[Modeling code records]

# # # # #

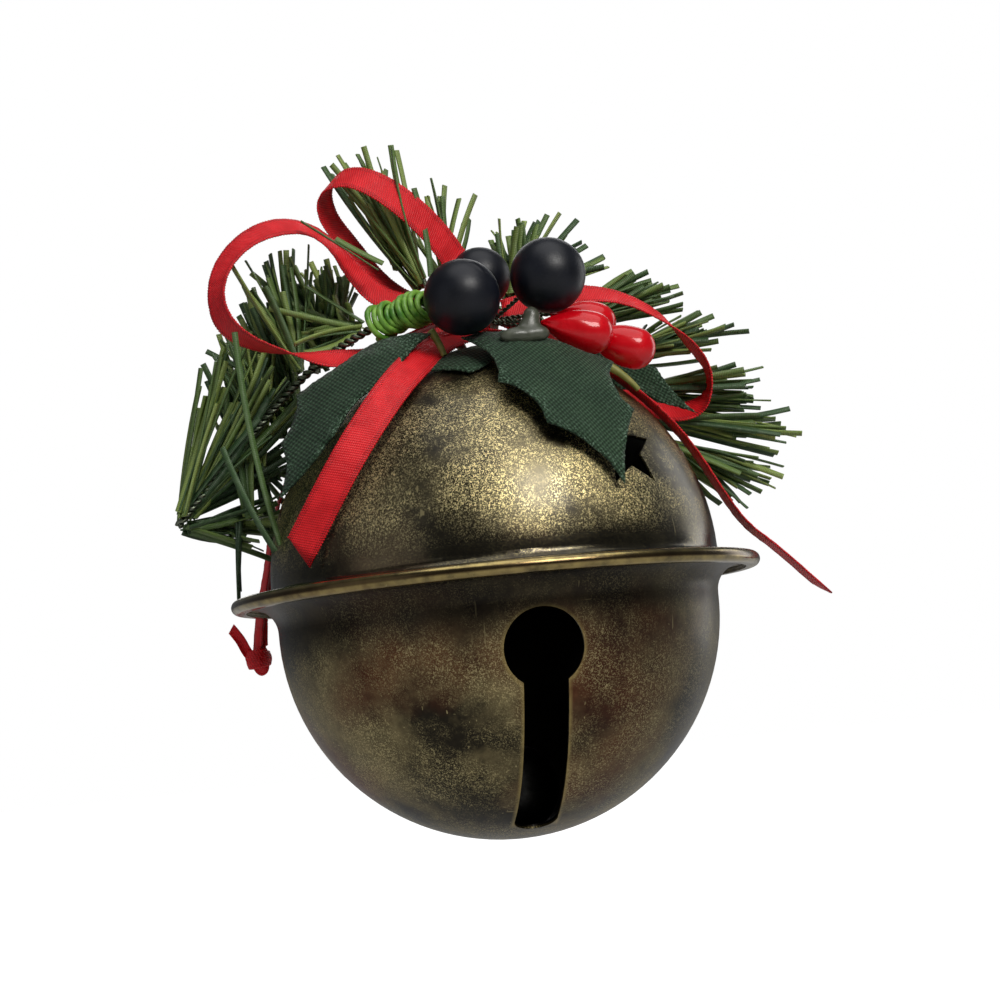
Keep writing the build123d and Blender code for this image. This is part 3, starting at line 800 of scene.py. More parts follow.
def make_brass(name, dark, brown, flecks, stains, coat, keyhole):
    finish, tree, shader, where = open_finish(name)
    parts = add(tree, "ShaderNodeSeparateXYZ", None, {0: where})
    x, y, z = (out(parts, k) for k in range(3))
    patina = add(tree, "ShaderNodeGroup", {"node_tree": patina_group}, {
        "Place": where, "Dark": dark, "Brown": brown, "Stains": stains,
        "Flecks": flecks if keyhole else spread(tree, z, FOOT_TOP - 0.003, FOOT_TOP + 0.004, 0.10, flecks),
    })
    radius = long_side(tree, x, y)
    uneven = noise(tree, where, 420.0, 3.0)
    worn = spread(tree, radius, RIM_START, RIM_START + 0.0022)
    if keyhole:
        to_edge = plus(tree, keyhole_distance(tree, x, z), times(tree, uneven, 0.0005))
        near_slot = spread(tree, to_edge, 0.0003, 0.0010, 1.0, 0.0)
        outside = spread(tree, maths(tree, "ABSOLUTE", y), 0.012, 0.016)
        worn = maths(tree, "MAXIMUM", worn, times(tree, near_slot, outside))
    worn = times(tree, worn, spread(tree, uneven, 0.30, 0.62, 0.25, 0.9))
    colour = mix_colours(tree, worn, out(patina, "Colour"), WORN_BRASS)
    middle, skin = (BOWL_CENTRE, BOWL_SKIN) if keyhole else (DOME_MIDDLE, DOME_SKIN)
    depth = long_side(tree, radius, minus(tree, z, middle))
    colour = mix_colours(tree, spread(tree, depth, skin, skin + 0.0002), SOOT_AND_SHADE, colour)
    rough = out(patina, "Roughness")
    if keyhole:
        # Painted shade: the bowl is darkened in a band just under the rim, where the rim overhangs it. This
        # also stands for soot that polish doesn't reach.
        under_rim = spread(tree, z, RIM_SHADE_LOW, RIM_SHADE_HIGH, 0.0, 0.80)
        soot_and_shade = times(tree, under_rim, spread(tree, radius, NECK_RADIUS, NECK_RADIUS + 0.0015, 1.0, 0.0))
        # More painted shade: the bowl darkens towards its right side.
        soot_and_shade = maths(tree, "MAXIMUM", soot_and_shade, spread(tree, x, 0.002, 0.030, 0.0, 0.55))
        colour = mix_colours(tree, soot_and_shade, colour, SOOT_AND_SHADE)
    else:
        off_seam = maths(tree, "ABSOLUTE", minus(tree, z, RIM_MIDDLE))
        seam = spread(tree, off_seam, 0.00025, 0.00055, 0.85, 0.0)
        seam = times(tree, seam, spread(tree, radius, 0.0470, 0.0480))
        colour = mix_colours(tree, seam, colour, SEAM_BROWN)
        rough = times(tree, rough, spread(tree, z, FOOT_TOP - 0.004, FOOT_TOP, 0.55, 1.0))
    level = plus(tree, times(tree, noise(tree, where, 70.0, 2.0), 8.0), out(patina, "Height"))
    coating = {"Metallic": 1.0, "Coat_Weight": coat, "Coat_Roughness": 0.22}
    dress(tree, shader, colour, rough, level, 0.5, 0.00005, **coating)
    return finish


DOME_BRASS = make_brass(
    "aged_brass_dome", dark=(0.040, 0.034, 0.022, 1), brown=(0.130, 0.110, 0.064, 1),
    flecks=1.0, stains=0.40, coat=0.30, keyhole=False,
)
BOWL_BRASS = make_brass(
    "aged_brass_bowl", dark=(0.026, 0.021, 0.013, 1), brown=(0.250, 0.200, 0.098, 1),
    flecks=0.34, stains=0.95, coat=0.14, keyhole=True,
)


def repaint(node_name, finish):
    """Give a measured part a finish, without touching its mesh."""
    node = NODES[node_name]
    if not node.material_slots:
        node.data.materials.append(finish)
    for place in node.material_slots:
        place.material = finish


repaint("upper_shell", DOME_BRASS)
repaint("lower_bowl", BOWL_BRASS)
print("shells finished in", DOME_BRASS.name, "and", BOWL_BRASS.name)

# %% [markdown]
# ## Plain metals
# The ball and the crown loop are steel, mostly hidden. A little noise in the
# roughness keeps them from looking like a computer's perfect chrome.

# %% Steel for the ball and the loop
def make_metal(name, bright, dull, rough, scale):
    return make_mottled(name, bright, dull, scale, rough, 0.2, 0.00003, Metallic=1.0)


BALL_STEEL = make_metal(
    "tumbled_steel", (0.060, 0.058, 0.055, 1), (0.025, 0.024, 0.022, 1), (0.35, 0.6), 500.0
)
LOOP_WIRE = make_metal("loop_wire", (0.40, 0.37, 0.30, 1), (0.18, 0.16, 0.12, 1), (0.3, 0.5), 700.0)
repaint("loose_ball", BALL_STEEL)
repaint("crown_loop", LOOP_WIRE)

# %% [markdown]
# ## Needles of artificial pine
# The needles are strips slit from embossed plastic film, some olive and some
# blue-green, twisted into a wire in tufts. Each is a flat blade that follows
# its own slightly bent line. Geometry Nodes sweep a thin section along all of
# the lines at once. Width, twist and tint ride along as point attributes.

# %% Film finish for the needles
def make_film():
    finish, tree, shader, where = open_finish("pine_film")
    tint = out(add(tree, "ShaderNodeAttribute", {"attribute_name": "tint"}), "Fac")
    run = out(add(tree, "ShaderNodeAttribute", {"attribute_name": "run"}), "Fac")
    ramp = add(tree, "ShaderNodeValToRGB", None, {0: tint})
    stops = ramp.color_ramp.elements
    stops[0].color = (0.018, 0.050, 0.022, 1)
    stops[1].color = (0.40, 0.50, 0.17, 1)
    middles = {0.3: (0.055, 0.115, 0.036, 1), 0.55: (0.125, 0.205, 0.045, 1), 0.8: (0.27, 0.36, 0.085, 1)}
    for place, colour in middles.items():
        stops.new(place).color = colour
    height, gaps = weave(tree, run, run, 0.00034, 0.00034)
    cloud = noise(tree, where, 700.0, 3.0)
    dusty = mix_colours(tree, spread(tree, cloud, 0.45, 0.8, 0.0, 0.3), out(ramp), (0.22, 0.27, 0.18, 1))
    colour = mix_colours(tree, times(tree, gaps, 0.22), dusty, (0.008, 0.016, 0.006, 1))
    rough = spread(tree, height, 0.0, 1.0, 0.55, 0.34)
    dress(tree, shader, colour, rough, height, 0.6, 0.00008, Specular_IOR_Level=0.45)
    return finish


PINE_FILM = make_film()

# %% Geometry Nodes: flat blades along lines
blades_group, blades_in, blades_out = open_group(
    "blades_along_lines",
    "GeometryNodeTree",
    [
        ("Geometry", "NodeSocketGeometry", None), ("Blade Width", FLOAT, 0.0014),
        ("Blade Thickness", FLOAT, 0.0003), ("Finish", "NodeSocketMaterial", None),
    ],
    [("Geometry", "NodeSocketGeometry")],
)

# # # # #

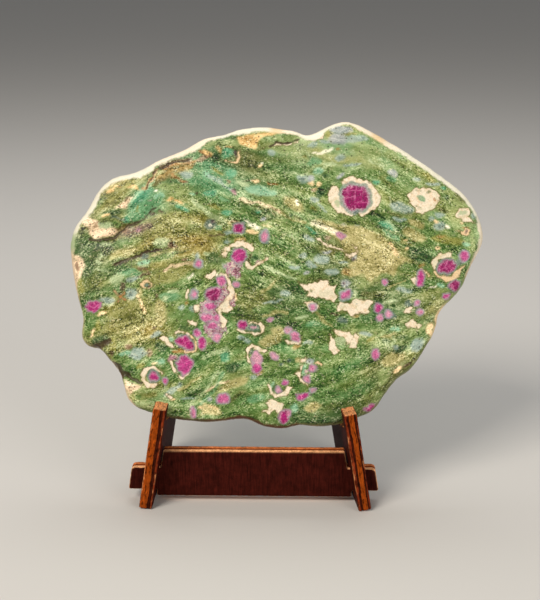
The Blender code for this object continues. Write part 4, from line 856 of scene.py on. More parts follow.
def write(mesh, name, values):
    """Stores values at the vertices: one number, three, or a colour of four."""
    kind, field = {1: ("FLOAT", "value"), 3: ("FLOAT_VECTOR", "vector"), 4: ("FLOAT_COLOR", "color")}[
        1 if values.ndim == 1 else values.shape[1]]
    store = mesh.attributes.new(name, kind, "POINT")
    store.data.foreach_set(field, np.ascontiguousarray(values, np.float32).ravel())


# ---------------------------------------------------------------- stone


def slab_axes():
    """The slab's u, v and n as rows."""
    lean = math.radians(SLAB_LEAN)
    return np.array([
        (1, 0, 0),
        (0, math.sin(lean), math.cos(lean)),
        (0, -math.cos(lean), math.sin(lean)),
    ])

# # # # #

In the entries above, find every line holding the word "from" and copy it out.

# roughness keeps them from looking like a computer's perfect chrome.
# The needles are strips slit from embossed plastic film, some olive and some
The Blender code for this object continues. Write part 4, from line 856 of scene.py on. More parts follow.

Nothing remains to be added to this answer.